Uno, que lejos de su ambiente geográfico habitual piensa en
estas cosas dando un paseo por las calles en la mañana soleada de Noviercas,
toma café en un bar cercano a la carretera, donde con la efigie del poeta
colocada al lado del televisor, unos cuantos hombres entrados en edad juegan a
las cartas animadamente.
El pueblo se encuentra situado sobre un alto. El respaldo de
la iglesia sirve de mirador sobre la vega del arroyo Araviana, inmensa, que en lejanos
tiempos dicen que dio pasto suficiente para mantener una cabaña de veinte mil
ovejas, hoy tierras de labor a modo de caldera limitada en la media distancia
que, al menos para mí, es el mayor de los parques eólicos que existen en
España, donde cientos de hélices giran sopladas por el viento, todas en la
misma dirección, al mismo ritmo, para producir energía, que no poesía. Intento
imaginar lo que en este momento pensaría acerca del paisaje aquel que tuve
delante de los ojos el poeta sevillano, el más grande de nuestros líricos del
siglo XIX, situado precisamente allí, sobre la tierra plagada de hierbas secas
que yo pisé y que tantas veces él debió de pisar en los lentos atardeceres de
aquel campo abierto a tierras de Aragón y de Castilla. No comprendí nada.

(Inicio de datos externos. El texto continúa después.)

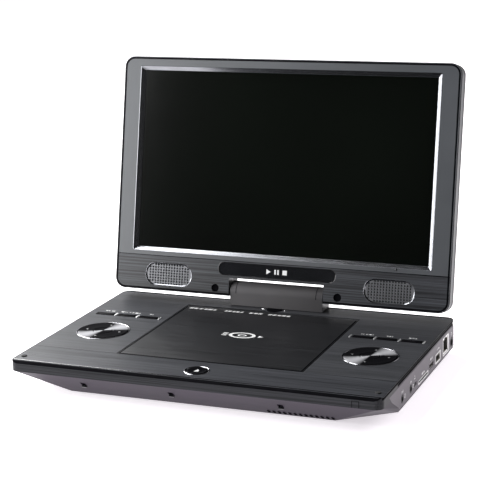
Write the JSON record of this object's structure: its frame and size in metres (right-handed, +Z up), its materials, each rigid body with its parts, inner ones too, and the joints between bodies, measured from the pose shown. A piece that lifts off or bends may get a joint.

Sobre los cielos de Noviercas, cada madrugada y cada ocaso
viaja suave, como a vuelo de golondrina, el espíritu doliente del poeta que
hizo suspirar a media España cuando en nuestra tierra la poesía ocupaba el
honroso lugar que le pertenece, hoy injusta e injustificadamente olvidado.
"Quién, en fin, al otro día,
cuando el sol vuelva a
brillar,
de que pasé por el mundo,
quién se acordará."
NOTA: La última foto la tomé en la "Casa de Bécquer" hace unos 15 años. Creo haber oído después que el Ayuntamiento de Noviercas la quería derruir. Pienso y deseo que no lo haya hecho.